The arbitrary solution that is shown on the spreadsheet consists of customers 10,
20, and 30 as the centroids of the three clusters.
The center values in the table correspond to the normalized values for
the selected customer.
For example, if we change 10 to 15, we see that the central values change.
In this other table, the model uses Euclidean
distances to assign the customers to the closest cluster.
For example, we see that the first six customers are assigned to cluster 2.
Customer 7 is assigned to cluster 3 and customer 10 is assigned to cluster 1.
The model also calculates the total squared distance,
which is the sum of all the distances in column E.
Now we're ready to optimize, which is nothing more than searching for
the set of three customers that are the best centroids.
Clearly, the best set is the one that minimizes the total sum of a squares.
We don't want to do this by manually changing the values because believe it or
not, there are more than 4.4 million ways of choosing three customers
from a set of 300.
So we're going to use an Excel tool called Solver.
To access this tool, we got to the Analyze Group in the Data tab.
If Solver is not there, you need to first load it.
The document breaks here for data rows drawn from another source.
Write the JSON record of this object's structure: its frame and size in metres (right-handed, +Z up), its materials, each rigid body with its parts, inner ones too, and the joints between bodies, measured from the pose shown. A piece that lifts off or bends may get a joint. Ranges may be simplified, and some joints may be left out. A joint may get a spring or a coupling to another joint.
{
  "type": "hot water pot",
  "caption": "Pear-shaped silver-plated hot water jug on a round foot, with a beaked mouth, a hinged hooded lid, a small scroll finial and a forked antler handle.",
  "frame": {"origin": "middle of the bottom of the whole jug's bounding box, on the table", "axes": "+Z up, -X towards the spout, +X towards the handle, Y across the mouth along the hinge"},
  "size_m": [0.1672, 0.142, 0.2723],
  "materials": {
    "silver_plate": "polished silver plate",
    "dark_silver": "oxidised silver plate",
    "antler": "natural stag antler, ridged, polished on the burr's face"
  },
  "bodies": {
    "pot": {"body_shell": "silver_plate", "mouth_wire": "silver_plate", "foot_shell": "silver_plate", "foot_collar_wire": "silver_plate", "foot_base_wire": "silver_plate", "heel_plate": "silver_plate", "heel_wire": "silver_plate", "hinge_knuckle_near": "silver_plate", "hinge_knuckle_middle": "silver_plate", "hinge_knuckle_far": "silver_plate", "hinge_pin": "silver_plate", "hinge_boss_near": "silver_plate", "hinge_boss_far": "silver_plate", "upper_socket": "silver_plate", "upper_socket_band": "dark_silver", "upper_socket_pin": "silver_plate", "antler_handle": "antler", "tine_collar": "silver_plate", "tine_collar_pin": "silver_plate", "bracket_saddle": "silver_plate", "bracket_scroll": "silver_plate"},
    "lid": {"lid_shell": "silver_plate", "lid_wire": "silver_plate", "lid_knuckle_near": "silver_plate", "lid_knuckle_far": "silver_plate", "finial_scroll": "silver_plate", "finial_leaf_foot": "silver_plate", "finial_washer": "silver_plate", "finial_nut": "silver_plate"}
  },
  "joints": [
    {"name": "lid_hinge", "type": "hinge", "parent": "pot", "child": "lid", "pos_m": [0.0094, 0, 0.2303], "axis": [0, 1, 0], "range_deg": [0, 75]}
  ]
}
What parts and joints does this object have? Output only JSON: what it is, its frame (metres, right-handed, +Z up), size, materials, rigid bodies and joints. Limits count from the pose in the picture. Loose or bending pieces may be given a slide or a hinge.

If you Google adding solver to Excel, you will find instructions on how
to add Solver to the different versions of Excel for Windows and for the Mac.
You can pause this video and come back here once you have loaded Solver.
Okay, if your Solver is ready to go, then click on it and
you will see that the model is all ready there.
This is a simple model for the set of objective,
SJ9 that is the objective function is the total sum of squares.
We want to minimize this value so Min is chosen.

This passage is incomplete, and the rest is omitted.